None of this is required by the original public meaning of the Constitution. Not even close. The Fifth Amendment’s framers understood the takings clause to apply only to direct appropriation of physical property. They carried on a long tradition, rooted in English common law and colonial practice, of authorizing entry onto private property for public purposes. The “right to exclude” that Roberts conjured in Cedar Point is not a constitutional principle but a policy judgment thinly veiled in legalese. It is the product of the conservative legal movement’s relentless demands for deregulation by judicial fiat—for a return to the era when federal courts struck down health, safety, and economic policies on the basis of their own political preferences.

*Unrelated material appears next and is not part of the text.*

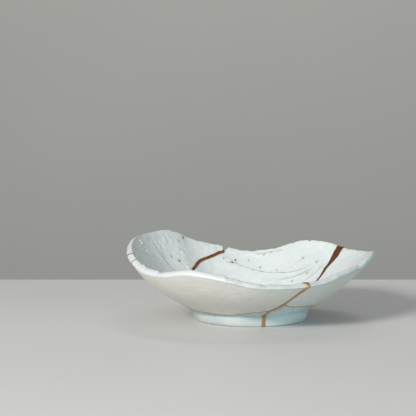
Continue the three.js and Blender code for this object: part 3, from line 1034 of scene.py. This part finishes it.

The most optimistic spin on Cedar Point is that the Supreme Court will limit its reasoning to the context of unions. That, after all, is what the court did in 2018’s Janus v. AFSCME, hobbling public sector unions by creating a constitutional rule that applies to nobody else. The conservative justices’ evident hostility toward organized labor may not extend to the myriad regulations jeopardized by Cedar Point; the decision may be a ticket good for one ride only. That’s cold comfort to thousands of low-income workers who will now be subjected to even more abuse on the job. But if the court takes Cedar Point to its logical conclusion, we are entering a new era of black-robed rulers overriding lifesaving regulations put in place by representatives of the people.